Trump's One-Week Iran Ultimatum Lands Against the Clock of a Beijing Visit

On the afternoon of May 6, 2026, President Donald Trump told Fox News that Iran had one week to sign an agreement — or, as he put it in remarks carried across multiple wire services and monitored channels, the bombing would begin. The statement landed with the cadence of a press release timed for maximum circulation. But a closer reading of the scheduling details surrounding it suggests the ultimatum may be doing double work.
Trump is due to arrive in China exactly one week from the date of his Iran statement. The alignment is not subtle: war monitors on Telegram flagged it within minutes of the Fox News interview airing, and Polymarket odds immediately adjusted on the news. Whether the White House intended the coincidence or simply benefited from it, the effect is the same — the Iran clock and the Beijing clock are ticking in sync.
The Terms on the Table
The substance of what Washington is demanding from Tehran remains partially obscured behind the bluntness of the ultimatum. What is clear from reporting by Reuters on May 6 is that the administration believes Iran wants a deal. Trump himself said as much: "Iran wants to make a deal," he stated, per Reuters. The question is not whether a deal is possible in principle but whether the two sides can converge on terms before the clock runs out.
The Polymarket market on Iranian demands — specifically whether Trump would agree to let Iran charge tolls in the Strait of Hormuz — showed a 6 percent probability as of May 6. That number is low, but not zero, and its very presence on a prediction market signals that negotiators on both sides have at least explored the question of Hormuz transit fees as a potential bargaining chip. Iran's ability to disrupt oil shipments through the strait has historically been its most potent leverage point; whether Washington would trade Hormuz access for nuclear concessions is the kind of concession that, if true, would represent a significant departure from decades of US policy.
The administration has not confirmed or denied exploring Hormuz-related compromises. The wire reporting on the Polymarket market reflects trader sentiment, not confirmed policy. But the fact that it exists as a live market — rather than an absurd proposition — indicates that serious actors view some version of Hormuz accommodation as within the possible range of a final agreement.
Beijing in the Background
The timing of the ultimatum against the backdrop of a China visit is the structural detail that resists easy dismissal. WarMonitors, a conflict-tracking channel that covers military developments across multiple theaters, noted on May 6 that Trump's Iran deadline coincides precisely with his scheduled departure for China. The coincidence, if it is one, creates a three-dimensional pressure scenario: Tehran faces a ticking clock on one axis while Washington prepares to engage Beijing on trade, technology, and regional security on another.
China and Iran are not formal allies in the treaty sense, but their relationship has deepened substantially over the past decade.

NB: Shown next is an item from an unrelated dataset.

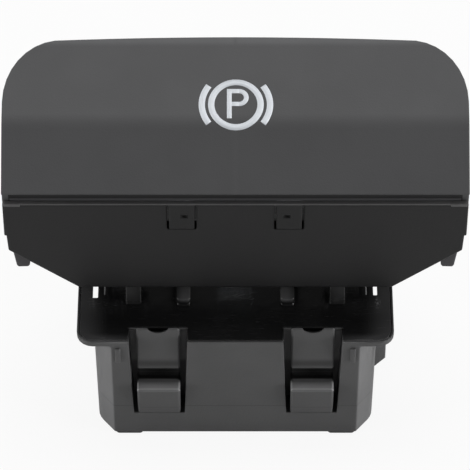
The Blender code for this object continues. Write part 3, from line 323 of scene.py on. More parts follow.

Beijing is Iran's largest trading partner and has consistently opposed unilateral Western sanctions regimes as a matter of principle — and, not incidentally, as a matter of strategic interest in a region where energy security is non-negotiable. A US-Iran agreement reached under the shadow of an imminent China visit would carry different diplomatic weight than one reached in isolation. Whether the administration is consciously using the Beijing trip as background pressure on Tehran, or whether the timing reflects purely domestic political calculations in Washington, is not answerable from the public record. The structural effect, however, is clear: Iran is being asked to decide while knowing that US-China talks are days away.
Chinese officials have not commented publicly on the Iran ultimatum as of the time of this reporting. The timing of any potential Chinese response — whether diplomatic, economic, or via the channels that exist between major powers and regional actors — will be worth watching in the days following the May 13 Beijing visit.
What Tehran Might Accept
The framework question — what Iran would actually sign — is where the analysis becomes genuinely uncertain. Iranian officials and state-linked media have not issued formal responses to Trump's May 6 deadline as wire services carried it. Iranian state media is permitted, under editorial guidelines, to appear as counter-claim material with appropriate sourcing caveats. PressTV and Tasnim, the outlets most likely to carry the regime's response, had not published a formal reaction by the time of this article's filing.
What is knowable from structural analysis of the Iranian position: Tehran has consistently demanded sanctions relief as the price of any nuclear rollback. The previous JCPOA framework, brokered in 2015 and abandoned by the Trump administration in 2018, centered on that exchange. Whether the current negotiating circle in Washington is prepared to offer sanctions relief of comparable scope — and whether Tehran would accept partial relief in exchange for partial concessions — is the core question the week ahead will answer or defer.
The Polymarket market on whether a deal would be signed soon showed odds tilted toward cautious optimism on May 6, with traders assigning a "very good chance" to resolution in the near term. That phrasing — Trump's own language, according to the Polymarket thread — is notable for its restraint relative to the bombastic framing of the ultimatum. The administration appears to be running a two-track communication strategy: maximum public pressure paired with private signal that a deal is genuinely achievable.
The Bombing Question
Trump's statement that "if Iran doesn't agree to deal, the bombing starts" is the most consequential sentence in the May 6 remarks — and the one most difficult to evaluate as policy versus rhetoric. Military action against Iran would represent a fundamental escalation from the targeted sanctions-and-shadow-war posture that has defined US-Iran policy since 2018. It would carry significant risk of broader regional conflict, given Iran's network of proxy forces across Iraq, Syria, Lebanon, and Yemen, and the likely involvement of US forces and assets across multiple theaters simultaneously.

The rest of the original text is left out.